PeerJ Comput Sci. 2023 Jul 24:9:e1422. doi: 10.7717/peerj-cs.1422. eCollection 2023.

Abstract

Machine reading comprehension (MRC) is one of the most challenging tasks and active fields in natural language processing (NLP). MRC systems aim to enable a machine to understand a given context in natural language and to answer a series of questions about it. With the advent of bi-directional deep learning algorithms and large-scale datasets, MRC achieved improved results. However, these models are still suffering from two research issues: textual ambiguities and semantic vagueness to comprehend the long passages and generate answers for abstractive MRC systems. To address these issues, this paper proposes a novel Extended Generative Pretrained Transformers-based Question Answering (ExtGPT-QA) model to generate precise and relevant answers to questions about a given context.
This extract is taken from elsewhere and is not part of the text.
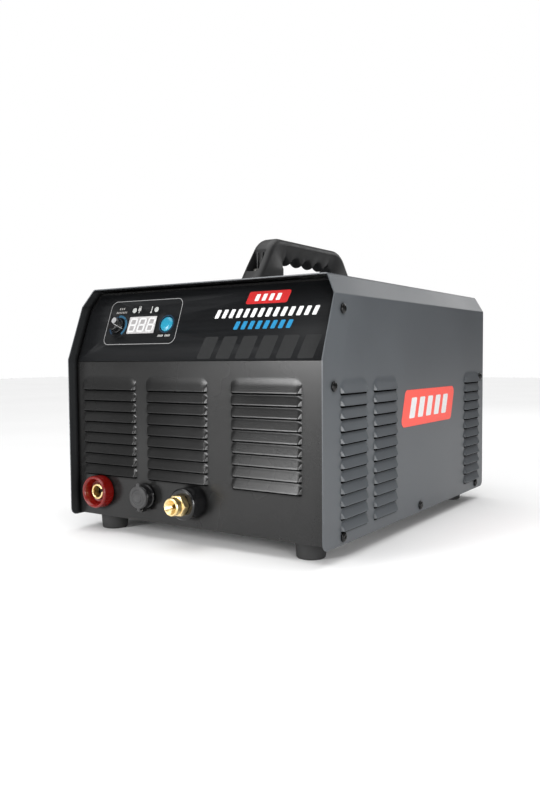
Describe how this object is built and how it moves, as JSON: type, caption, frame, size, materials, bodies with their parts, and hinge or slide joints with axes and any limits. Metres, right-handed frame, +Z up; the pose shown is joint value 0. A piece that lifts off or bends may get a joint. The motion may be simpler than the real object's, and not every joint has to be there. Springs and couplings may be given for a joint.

The proposed architecture comprises two modified forms of encoder and decoder as compared to GPT. The encoder uses a positional encoder to assign a unique representation with each word in the sentence for reference to address the textual ambiguities. Subsequently, the decoder module involves a multi-head attention mechanism along with affine and aggregation layers to mitigate semantic vagueness with MRC systems. Additionally, we applied syntax and semantic feature engineering techniques to enhance the effectiveness of the proposed model. To validate the proposed model's effectiveness, a comprehensive empirical analysis is carried out using three benchmark datasets including SQuAD, Wiki-QA, and News-QA. The results of the proposed ExtGPT-QA outperformed state of art MRC techniques and obtained 93.25% and 90.52% F1-score and exact match, respectively. The results confirm the effectiveness of the ExtGPT-QA model to address textual ambiguities and semantic vagueness issues in MRC systems.

Keywords: Generative pretrained transformers; Machine reading comprehension; Natural language understanding; Question answering; Textual ambiguities.

Grants and funding

This work was supported by the Deanship of Scientific Research, Vice Presidency for Graduate Studies and Scientific Research, King Faisal University, Saudi Arabia [Grant No. 2051]. Both equally contributed in overall research study from method formulation to study design, data collection, empirical analysis, reviews and analysis.